街中で偶然、法人の理事長とばったり会ったとき、「謝罪をする気はありません」と言われたことがありました。裁判が終わったからといって「終わり」ではないはずですよね。あれは裁判を終わらせるための和解だったのか、と悔しさがこみ上げてきました。
―毎年、愛梨さんに宛てて手紙を書かれていますね。
最初の1、2年は、「生きてたら小学校一年生だな」と、語りかける言葉にそう大差はなかったんです。けれども段々愛梨が年齢を重ねていったであろう月日が経つと、どの年齢の愛梨に書いていいのか、分からなくなるんですよね。まだ年長さんだった当時はひらがなしか書けませんでしたが、学年があがれば漢字だって書けるようになって、色んな知識を身につけていったはずですよね。好きなものだって変わっていったかもしれません。今これくらいはできるのかな、どうなんだなろうなって、ひとつひとつ考えていると、辛くなってきてしまうんです。
当時のままの幼い愛梨なのか、私たちと一緒に年を重ねているのか、生きていたら高校1年生だから、高校生の愛梨に語りかけていいものなのか…どの年齢の愛梨でも読めるように、思わず漢字で書いてしまったときは、ひらがなでルビを振るんです。
娘の成長が見られない分だけ、思いは募っていく一方ですし、迷いながらも、愛梨にこの手紙が届いてほしいという思いを込めて書いてきました。
―震災の記録・記憶を伝える施設で愛梨さんの靴を展示する、ということに踏み切ったことは、大きな決断だったのではないでしょうか。
修学旅行で原爆ドームや平和記念資料館の展示を見たときに、小学生ながらに心に残るものがあったんですよね。戦争って起こしてはいけない、と色んなことを考えたきっかけでもありました。

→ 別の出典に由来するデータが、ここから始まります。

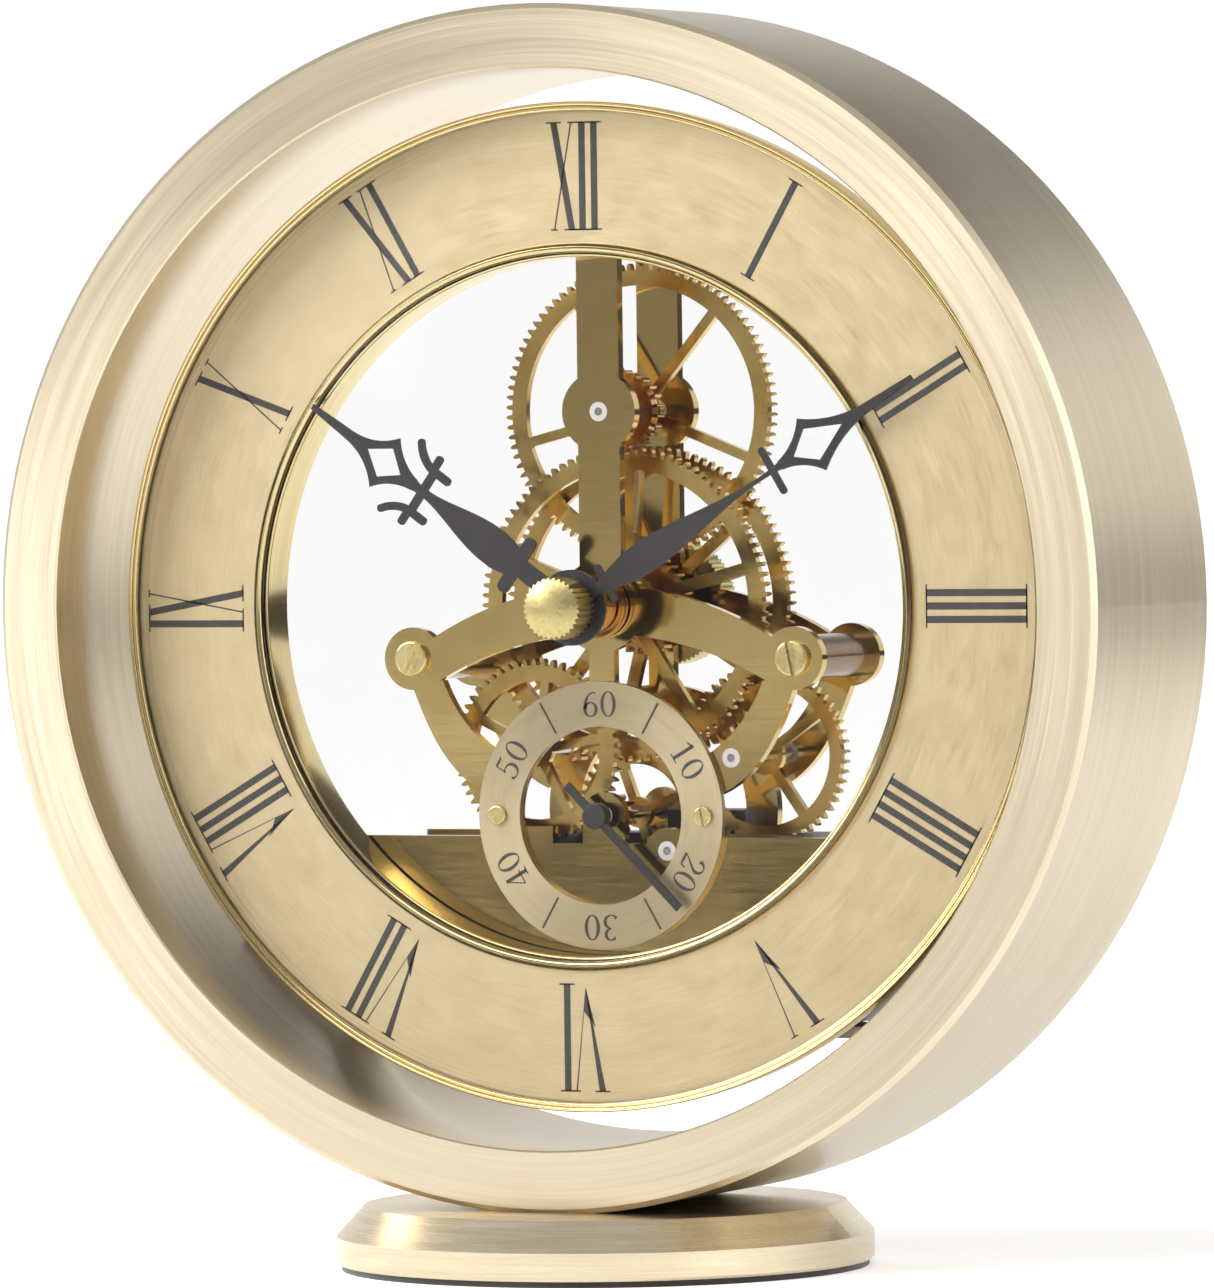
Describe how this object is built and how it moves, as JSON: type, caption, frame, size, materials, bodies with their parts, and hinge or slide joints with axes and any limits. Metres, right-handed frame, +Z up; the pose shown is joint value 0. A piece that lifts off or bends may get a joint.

震災後に再び広島を訪れた時、娘の遺品も同じように、見た人に訴えかけるものがあるんではないかという思いを強くしたんです。とても大切なものですし、手放すときはもちろん葛藤しましたが、うちに置いておくよりは、多くの人に見てもらって、感じてもらって、考えるきっかけを作りたい、と思ったんですよね。物は言葉で語ることはできませんが、愛梨の遺品は語りかけるものがあるのではないか、と感じています。
―現在、美香さん自身も、経験してきたことを語る活動を続けています。
娘の命を無駄にしたくない、二度とこういう悲劇を繰り返してほしくない、という一心です。命の犠牲の上に成り立つ教訓があってはならないと思うんです。娘たちは教訓になるために生まれてきたわけではありません。でも、せめてもの教訓として活かしてほしい、と思っています。
例えば、認可保育所は毎月、何かしらの防災訓練をしなければならないとされていますが、幼稚園は年に2回以上やればいい、ということになっています。(※)子どもたちにとって10回の開きって大きいですよね。せめて、命を守ることに関しては、一律にしてほしいという思いがあります。
(※)日本の認可保育所は「児童福祉施設の設備及び運営に関する基準」で毎月1回の避難・消火訓練の実施が義務付けられている。一方、幼稚園は消防法施行規則第3条第10項により、避難・消化訓練を年2回以上実施するよう回数が定められており、これ以外に訓練を義務付ける規定はない。
日ごろ備えていなければ、日和幼稚園のように、安全な場所にあっても、判断を間違えてしまうことがあります。昔は「災害は忘れた頃にやってくる」、と言いましたが、今は忘れる前に次から次へと色んな災害が起こりますよね。未来を見据えたときに、また起こるであろう災害に、備えるべきものを備えてほしいんです。それを考えるきっかけを作ることができればと思っています。